Wilder claimed that his heavy walk-up suit exhausted him before the fight, but it’s an explanation Mir isn’t buying.

“If Deontay said the suit gassed him, what about it, what did you not do because of the suit? If he said he broke his hand so I threw more lefts, now you’re not giving me an excuse, you're explaining why you fought a certain way.

“What did impress me was that Deontay’s a world-class act. He’s knocked out everyone he’s ever faced except for Fury. It was a draw but he still knocked him down. Now he’s on the back foot from the opening bell, he’s getting his ass kicked. He didn’t really quit, he stayed in there.

"I’ve seen other fighters get knocked down that are super athletes, successful dominant guys and when they face that adversity, they run from it. This guy faced it in front of millions and he bent down on his mound with mud on his shield. That was impressive, that’s why it’ll be a good fight going forward with Fury.”

Many British fans now want to see Fury face Anthony Joshua in a unification fight, and Mir says he would be tipping Tyson to come through.

“I’m with Tyson Fury still, AJ doesn’t have the greatest of head movement, he gets hit. He has a great left hook and I think his right uppercut is one of his best shots. I don’t see him landing that on Fury because he’s tall and because of his movement. [Fury’s] a f*cking beautiful man. So I think that it would be a good fight.

“I actually think that AJ was happy that Fury beat Wilder, I think Wilder is a horrible fight for AJ, he couldn’t avoid the right hand like Fury does. Look what happened to Luis Ortiz, if you get caught with it, you’re going down... Wilder has the reach and has the strongest right hand that’s ever existed.”

Mir added to The Sportsman that he can envisage five-weight world boxing phenomenon Floyd Mayweather stepping into the octagon at some stage in the future but he might fare poorly if he does make the switch.

Mayweather took on MMA star Conor McGregor in a light-middleweight boxing fight in 2017, and many have speculated that ‘Money’ could return the favour by making the cross-over to UFC for one night only.

And Mir, who holds the record for most submissions in UFC heavyweight history, believes such a match-up could take place.

“Maybe. Money does help, and Floyd likes to spend it. He has a very expensive lifestyle, so there’s always a chance,” Mir explained in an exclusive interview. “He already beat him boxing-wise so to go and lose in an MMA fight is still safe for his brand, so it could possibly happen but I don’t think he’s going to do it for anything less than what he’d make for a boxing match. Why? He could just box him and have another victory. 

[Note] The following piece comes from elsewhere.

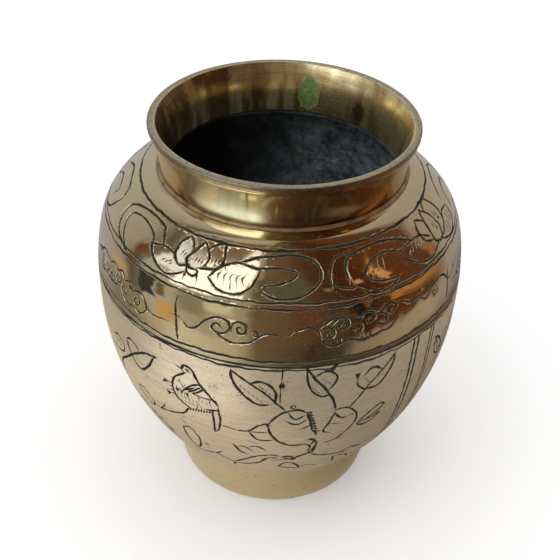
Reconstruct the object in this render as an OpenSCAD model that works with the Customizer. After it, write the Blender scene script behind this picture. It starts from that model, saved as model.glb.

“You see when he fought his last fight, it’s funny because people are sitting there going ‘Oh, Conor’s winning’ and technically you’re right because he’s throwing more punches and landing them. But he’s not landing them.

"I think he landed one punch of significance in the first three rounds and he was using a lot of energy to not accomplish much... If you’re going to use energy it has to get a result. And that’s not the fault of Conor, Floyd Mayweather is the greatest boxer for that reason, because of that ability to just beat you and not take risks.”

MayweatherMcGregorjpg

Mir adds that he believes Mayweather would struggle in the octagon.

“I think he would fare very poorly. I think there are other boxers that would a much better job than Floyd would,” he adds. “Floyd’s not really known as a power puncher so he doesn’t really have that power that would scare you off.

"His defence and his movements, and how he avoids and evades strikes, opens up his lead leg, so if Floyd goes with the right hand you just need the low kick really hard. So he’s going to have to readjust his defences on his feet, and when he’s been doing something a certain way since he was a toddler how is he going to make those adjustments? There’s no way. His style is meant purely for boxing.”

Mir himself is approaching retirement at the age of 40. But he has a fair idea what he will do once his fighting days are up.

“I don’t know how many fights I’ve got left. I’ll have to see. I’m going to keep pushing. Why not keep fighting? If someone’s willing to pay then I’ll keep testing myself. After that then there’s just fighting in the gym. 

“Coaching and commentary could be next, I listen to the commentators and the only one that is decent and as good as me is Dominic Cruz, the others are just cheerleaders, man. Daniel Cormier is a great coach, better coach than fighter even though he was the number two in the world.

"What a great prestige to have. Sometimes his commentary is ‘Wow Yay look at him ahhh.’ Man you need some pom-poms there, explain what's going on, break down the details.

“‘What do you think he needs to do?’ ‘I don’t know he needs to do something.’ The guy next to me at the bar could’ve said that!”